Reproduce every entry exactly.

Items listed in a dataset
--*--

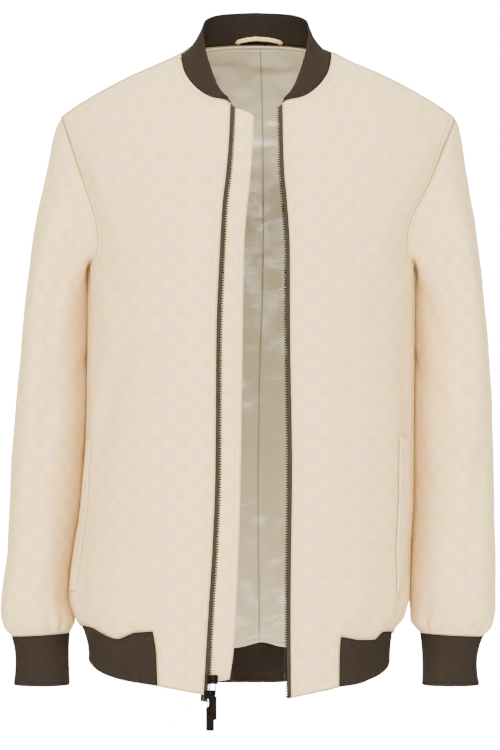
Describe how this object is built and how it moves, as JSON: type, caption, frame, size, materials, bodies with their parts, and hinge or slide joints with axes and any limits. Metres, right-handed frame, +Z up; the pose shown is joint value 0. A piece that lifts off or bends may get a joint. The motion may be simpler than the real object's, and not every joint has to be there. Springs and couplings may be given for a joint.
{
  "type": "bomber jacket filled out with no wearer",
  "caption": "hip-length zip jacket worn open, with ribbed collar, cuffs and hem band, welt pockets, lining, wind guard and a two-way zip with swinging pull tabs",
  "frame": {"origin": "between the high points of the shoulders, where the wearer's neck and shoulders hold the jacket", "axes": "+X the wearer's left, +Y from the front to the back, +Z up"},
  "size_m": [0.568, 0.2748, 0.8203],
  "materials": {
    "wool_cloth": "soft brushed wool, faint tone-on-tone check",
    "rib_knit": "matt fine rib knit",
    "satin_lining": "smooth satin",
    "zip_tape": "woven tape with dark teeth",
    "zip_metal": "dark plated metal, low sheen"
  },
  "bodies": {
    "jacket": {"front_right": "wool_cloth", "front_left": "wool_cloth", "back": "wool_cloth", "sleeve_right": "wool_cloth", "sleeve_left": "wool_cloth", "collar_rib": "rib_knit", "hem_rib": "rib_knit", "cuff_right": "rib_knit", "cuff_left": "rib_knit", "back_lining": "satin_lining", "lining_neck_band": "satin_lining", "hanger_loop": "wool_cloth", "wind_guard": "wool_cloth", "zip_tape_right": "zip_tape", "zip_tape_left": "zip_tape", "zip_slider_upper": "zip_metal", "zip_slider_lower": "zip_metal", "pocket_welt_right": "wool_cloth", "pocket_welt_left": "wool_cloth"},
    "pull_tab_upper": {"pull_tab_upper": "zip_metal"},
    "pull_tab_lower": {"pull_tab_lower": "zip_metal"}
  },
  "joints": [
    {"name": "pull_upper", "type": "hinge", "parent": "jacket", "child": "pull_tab_upper", "pos_m": [-0.04934, -0.13353, -0.71555], "axis": [-1, 0, 0], "range_deg": [0, 120]},
    {"name": "pull_lower", "type": "hinge", "parent": "jacket", "child": "pull_tab_lower", "pos_m": [-0.05231, -0.12892, -0.73255], "axis": [-1, 0, 0], "range_deg": [-15, 4]}
  ]
}
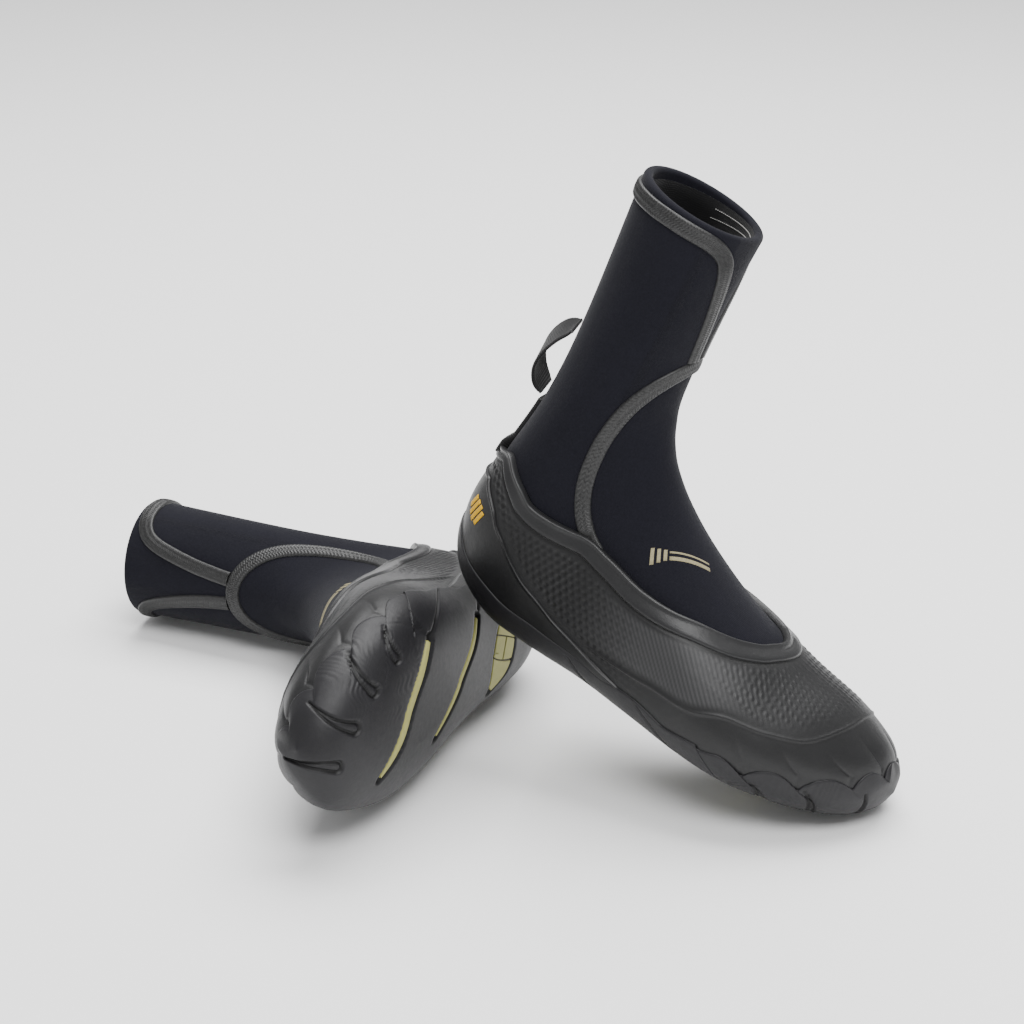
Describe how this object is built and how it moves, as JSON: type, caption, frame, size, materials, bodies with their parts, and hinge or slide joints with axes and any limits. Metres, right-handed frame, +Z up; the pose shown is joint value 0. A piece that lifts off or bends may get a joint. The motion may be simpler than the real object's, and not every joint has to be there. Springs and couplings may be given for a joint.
{
  "type": "pair of neoprene water boots",
  "caption": "Ankle-high stretch neoprene water boots with a rubber foot shell, flexible moulded sole, taped seams and a webbing pull loop at the back.",
  "frame": {"origin": "floor level under the middle of the pair's bounding box", "axes": "+Z up; +X from the mouth of the lying left boot towards the toe of the leaning right boot; +Y away from a viewer facing the right boot's outer side"},
  "size_m": [0.4366, 0.334, 0.3274],
  "materials": {
    "neoprene": "matte knit jersey over foam rubber",
    "rubber": "satin moulded rubber with fine relief",
    "sole": "satin moulded rubber with fine tread",
    "lime": "matte moulded rubber",
    "tape": "satin stretch tape with embossed ribs",
    "webbing": "woven webbing",
    "lining": "matte knit lining",
    "foam": "matte foam"
  },
  "bodies": {
    "left_foot": {"left_outsole": "sole", "left_flex_stripe_front": "lime", "left_flex_stripe_rear": "lime", "left_heel_inlay": "lime", "left_rubber_upper": "rubber", "left_heel_counter": "rubber", "left_topline_band": "rubber", "left_sole_board": "neoprene", "left_side_panel": "neoprene", "left_insole": "foam", "left_lining": "lining", "left_instep_panel": "neoprene", "left_throat_panel": "neoprene", "left_heel_panel": "neoprene", "left_instep_tape": "tape"},
    "left_shaft": {"left_calf_panel": "neoprene", "left_collar_panel": "neoprene", "left_collar_tape": "tape", "left_back_strap": "webbing"},
    "left_pull_loop_body": {"left_pull_loop": "webbing"},
    "right_foot": {"right_outsole": "sole", "right_flex_stripe_front": "lime", "right_flex_stripe_rear": "lime", "right_heel_inlay": "lime", "right_rubber_upper": "rubber", "right_heel_counter": "rubber", "right_topline_band": "rubber", "right_sole_board": "neoprene", "right_side_panel": "neoprene", "right_insole": "foam", "right_lining": "lining", "right_instep_panel": "neoprene", "right_throat_panel": "neoprene", "right_heel_panel": "neoprene", "right_instep_tape": "tape"},
    "right_shaft": {"right_calf_panel": "neoprene", "right_collar_panel": "neoprene", "right_collar_tape": "tape", "right_back_strap": "webbing"},
    "right_pull_loop_body": {"right_pull_loop": "webbing"}
  },
  "joints": [
    {"name": "right_boot_lift", "type": "slide", "parent": "left_foot", "child": "right_foot", "axis": [0, 0, 1], "range_m": [0, 0.3]},
    {"name": "left_ankle_flex", "type": "hinge", "parent": "left_foot", "child": "left_shaft", "pos_m": [-0.06093, 0.06601, 0.03785], "axis": [0.0536, 0.121, 0.9912], "range_deg": [-20, 20], "stiffness_Nm_per_rad": 3, "deforming": ["left_throat_panel", "left_instep_tape", "left_lining", "left_back_strap"]},
    {"name": "right_ankle_flex", "type": "hinge", "parent": "right_foot", "child": "right_shaft", "pos_m": [0.05021, -0.03397, 0.16239], "axis": [-0.3558, -0.9268, 0.12], "range_deg": [-20, 20], "stiffness_Nm_per_rad": 3, "deforming": ["right_throat_panel", "right_instep_tape", "right_lining", "right_back_strap"]},
    {"name": "left_pull_loop_flop", "type": "hinge", "parent": "left_shaft", "child": "left_pull_loop_body", "pos_m": [-0.09378, 0.11889, 0.03317], "axis": [-0.9245, 0.3812, 0.0034], "range_deg": [-15, 15], "stiffness_Nm_per_rad": 0.02},
    {"name": "right_pull_loop_flop", "type": "hinge", "parent": "right_shaft", "child": "right_pull_loop_body", "pos_m": [0.04118, -0.02265, 0.2231], "axis": [0.4256, -0.0464, 0.9037], "range_deg": [-15, 15], "stiffness_Nm_per_rad": 0.02}
  ]
}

--*--

Result for this exercise:
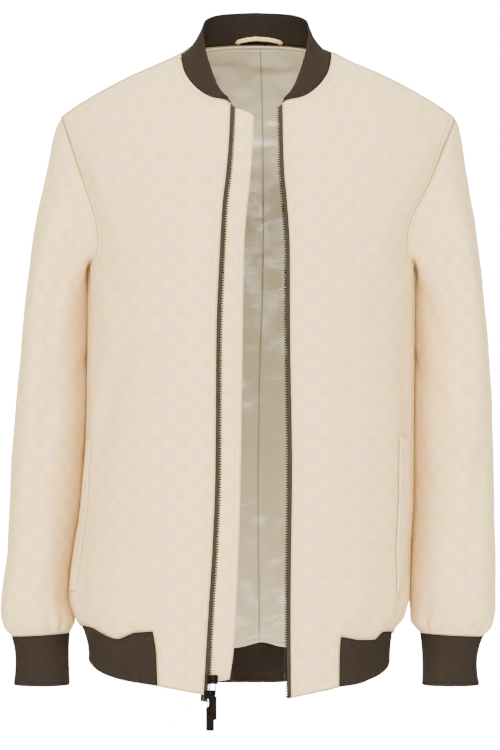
Describe how this object is built and how it moves, as JSON: type, caption, frame, size, materials, bodies with their parts, and hinge or slide joints with axes and any limits. Metres, right-handed frame, +Z up; the pose shown is joint value 0. A piece that lifts off or bends may get a joint. The motion may be simpler than the real object's, and not every joint has to be there. Springs and couplings may be given for a joint.
{
  "type": "bomber jacket filled out with no wearer",
  "caption": "hip-length zip jacket worn open, with ribbed collar, cuffs and hem band, welt pockets, lining, wind guard and a two-way zip with swinging pull tabs",
  "frame": {"origin": "between the high points of the shoulders, where the wearer's neck and shoulders hold the jacket", "axes": "+X the wearer's left, +Y from the front to the back, +Z up"},
  "size_m": [0.568, 0.2748, 0.8203],
  "materials": {
    "wool_cloth": "soft brushed wool, faint tone-on-tone check",
    "rib_knit": "matt fine rib knit",
    "satin_lining": "smooth satin",
    "zip_tape": "woven tape with dark teeth",
    "zip_metal": "dark plated metal, low sheen"
  },
  "bodies": {
    "jacket": {"front_right": "wool_cloth", "front_left": "wool_cloth", "back": "wool_cloth", "sleeve_right": "wool_cloth", "sleeve_left": "wool_cloth", "collar_rib": "rib_knit", "hem_rib": "rib_knit", "cuff_right": "rib_knit", "cuff_left": "rib_knit", "back_lining": "satin_lining", "lining_neck_band": "satin_lining", "hanger_loop": "wool_cloth", "wind_guard": "wool_cloth", "zip_tape_right": "zip_tape", "zip_tape_left": "zip_tape", "zip_slider_upper": "zip_metal", "zip_slider_lower": "zip_metal", "pocket_welt_right": "wool_cloth", "pocket_welt_left": "wool_cloth"},
    "pull_tab_upper": {"pull_tab_upper": "zip_metal"},
    "pull_tab_lower": {"pull_tab_lower": "zip_metal"}
  },
  "joints": [
    {"name": "pull_upper", "type": "hinge", "parent": "jacket", "child": "pull_tab_upper", "pos_m": [-0.04934, -0.13353, -0.71555], "axis": [-1, 0, 0], "range_deg": [0, 120]},
    {"name": "pull_lower", "type": "hinge", "parent": "jacket", "child": "pull_tab_lower", "pos_m": [-0.05231, -0.12892, -0.73255], "axis": [-1, 0, 0], "range_deg": [-15, 4]}
  ]
}
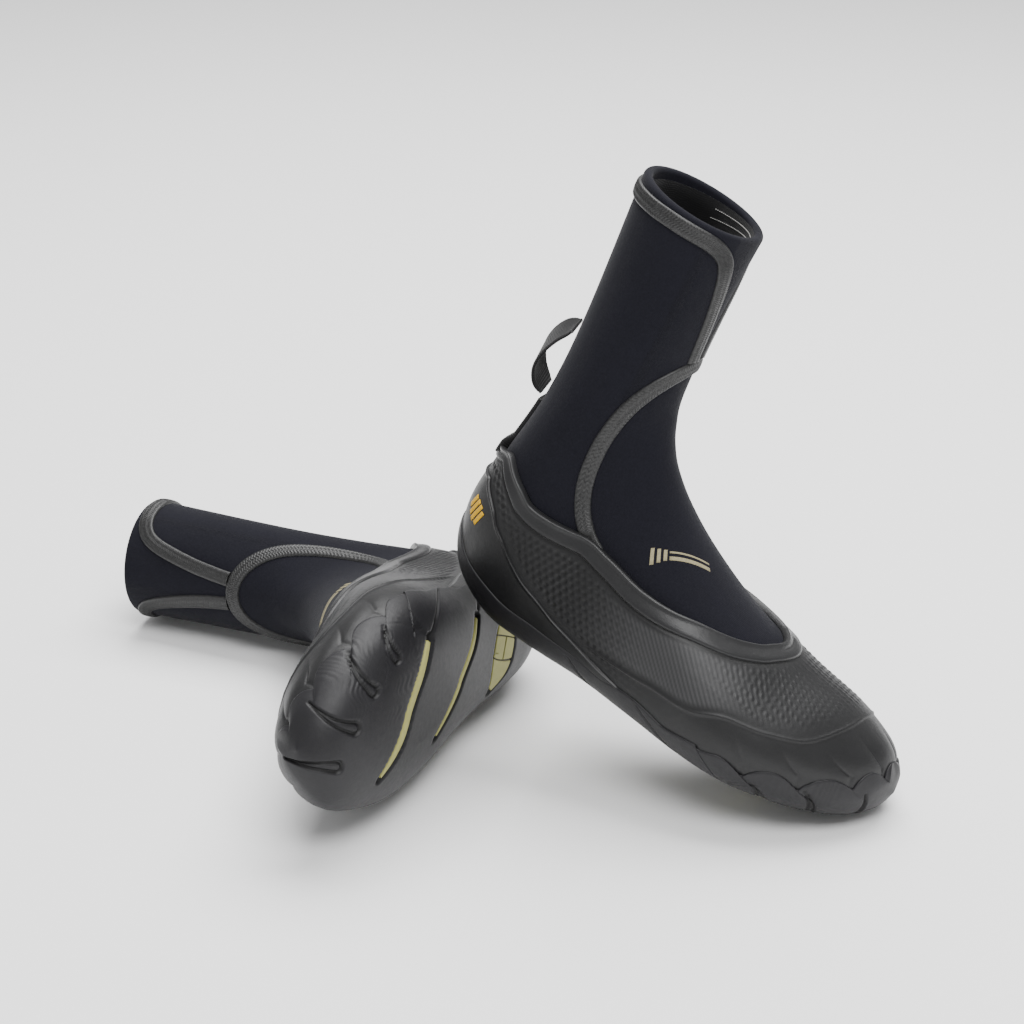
Describe how this object is built and how it moves, as JSON: type, caption, frame, size, materials, bodies with their parts, and hinge or slide joints with axes and any limits. Metres, right-handed frame, +Z up; the pose shown is joint value 0. A piece that lifts off or bends may get a joint. The motion may be simpler than the real object's, and not every joint has to be there. Springs and couplings may be given for a joint.
{
  "type": "pair of neoprene water boots",
  "caption": "Ankle-high stretch neoprene water boots with a rubber foot shell, flexible moulded sole, taped seams and a webbing pull loop at the back.",
  "frame": {"origin": "floor level under the middle of the pair's bounding box", "axes": "+Z up; +X from the mouth of the lying left boot towards the toe of the leaning right boot; +Y away from a viewer facing the right boot's outer side"},
  "size_m": [0.4366, 0.334, 0.3274],
  "materials": {
    "neoprene": "matte knit jersey over foam rubber",
    "rubber": "satin moulded rubber with fine relief",
    "sole": "satin moulded rubber with fine tread",
    "lime": "matte moulded rubber",
    "tape": "satin stretch tape with embossed ribs",
    "webbing": "woven webbing",
    "lining": "matte knit lining",
    "foam": "matte foam"
  },
  "bodies": {
    "left_foot": {"left_outsole": "sole", "left_flex_stripe_front": "lime", "left_flex_stripe_rear": "lime", "left_heel_inlay": "lime", "left_rubber_upper": "rubber", "left_heel_counter": "rubber", "left_topline_band": "rubber", "left_sole_board": "neoprene", "left_side_panel": "neoprene", "left_insole": "foam", "left_lining": "lining", "left_instep_panel": "neoprene", "left_throat_panel": "neoprene", "left_heel_panel": "neoprene", "left_instep_tape": "tape"},
    "left_shaft": {"left_calf_panel": "neoprene", "left_collar_panel": "neoprene", "left_collar_tape": "tape", "left_back_strap": "webbing"},
    "left_pull_loop_body": {"left_pull_loop": "webbing"},
    "right_foot": {"right_outsole": "sole", "right_flex_stripe_front": "lime", "right_flex_stripe_rear": "lime", "right_heel_inlay": "lime", "right_rubber_upper": "rubber", "right_heel_counter": "rubber", "right_topline_band": "rubber", "right_sole_board": "neoprene", "right_side_panel": "neoprene", "right_insole": "foam", "right_lining": "lining", "right_instep_panel": "neoprene", "right_throat_panel": "neoprene", "right_heel_panel": "neoprene", "right_instep_tape": "tape"},
    "right_shaft": {"right_calf_panel": "neoprene", "right_collar_panel": "neoprene", "right_collar_tape": "tape", "right_back_strap": "webbing"},
    "right_pull_loop_body": {"right_pull_loop": "webbing"}
  },
  "joints": [
    {"name": "right_boot_lift", "type": "slide", "parent": "left_foot", "child": "right_foot", "axis": [0, 0, 1], "range_m": [0, 0.3]},
    {"name": "left_ankle_flex", "type": "hinge", "parent": "left_foot", "child": "left_shaft", "pos_m": [-0.06093, 0.06601, 0.03785], "axis": [0.0536, 0.121, 0.9912], "range_deg": [-20, 20], "stiffness_Nm_per_rad": 3, "deforming": ["left_throat_panel", "left_instep_tape", "left_lining", "left_back_strap"]},
    {"name": "right_ankle_flex", "type": "hinge", "parent": "right_foot", "child": "right_shaft", "pos_m": [0.05021, -0.03397, 0.16239], "axis": [-0.3558, -0.9268, 0.12], "range_deg": [-20, 20], "stiffness_Nm_per_rad": 3, "deforming": ["right_throat_panel", "right_instep_tape", "right_lining", "right_back_strap"]},
    {"name": "left_pull_loop_flop", "type": "hinge", "parent": "left_shaft", "child": "left_pull_loop_body", "pos_m": [-0.09378, 0.11889, 0.03317], "axis": [-0.9245, 0.3812, 0.0034], "range_deg": [-15, 15], "stiffness_Nm_per_rad": 0.02},
    {"name": "right_pull_loop_flop", "type": "hinge", "parent": "right_shaft", "child": "right_pull_loop_body", "pos_m": [0.04118, -0.02265, 0.2231], "axis": [0.4256, -0.0464, 0.9037], "range_deg": [-15, 15], "stiffness_Nm_per_rad": 0.02}
  ]
}